Only by defining values and practices for itself can a business become scalable, Tatum argues. Often this transition requires a new set of leaders, people with experience at large companies. And it always requires a different financial structure — one geared for growth and stability rather than survival. He illustrates this point with nice insights: “Most entrepreneurs start companies be­cause they want to work for themselves. As their companies grow, entrepreneurs come to realize that they are responsible for a whole new constituency: their em­ployees. When entrepreneurs make it through No Man’s Land, however, they might also become responsible for pleasing a third constituency, their equity partners.”

This smart book communicates its key ideas vividly with great company stories and evocative writing. Tatum explains, for example, that a growing company must evolve like a children’s soccer team. It must move from the stage where everyone is chasing the ball to a team where “everybody plays rationally and plays a specific position.”

From Pride to Maturity
The model introduced by Tatum has broad value for new ventures, and it is reinforced by the variety of the individual narratives in Founders at Work, by Jessica Livingston. This compilation of interviews with 32 high-tech company founders (or early employees) provides insight and color into the formation of companies such as PayPal, Yahoo, Craigslist, and Apple.

In her introduction, Livingston explains that the goal of her interviews “was to establish a fund of experience that everyone can learn from.” The random tales that she has gathered — of fits and starts, of individuals focusing on following their coding bliss, and of scoring big wins by focusing on small but achievable goals — all resonate powerfully.

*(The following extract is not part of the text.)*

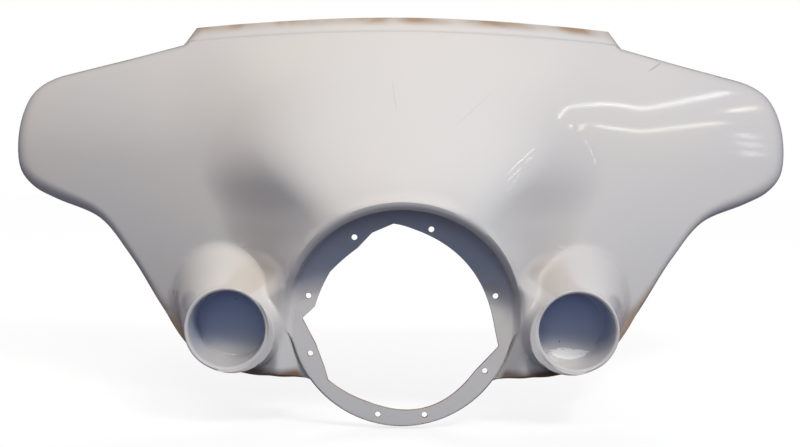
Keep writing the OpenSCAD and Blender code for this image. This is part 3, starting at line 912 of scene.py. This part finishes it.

There are numerous gems of wisdom sprinkled throughout the book. Ray Ozzie, founder of two startups and now the chief software architect at Microsoft, reminds zealots that ventures must eventually thrill customers: “I’ve never taken the perspective of ‘build a cool piece of technology and see where it goes,’” says the builder of some of the coolest pieces of technology (such as Lotus Notes). “It’s more or less been based on an intuition about a hole in the market — or more accurately, a future hole in the market.”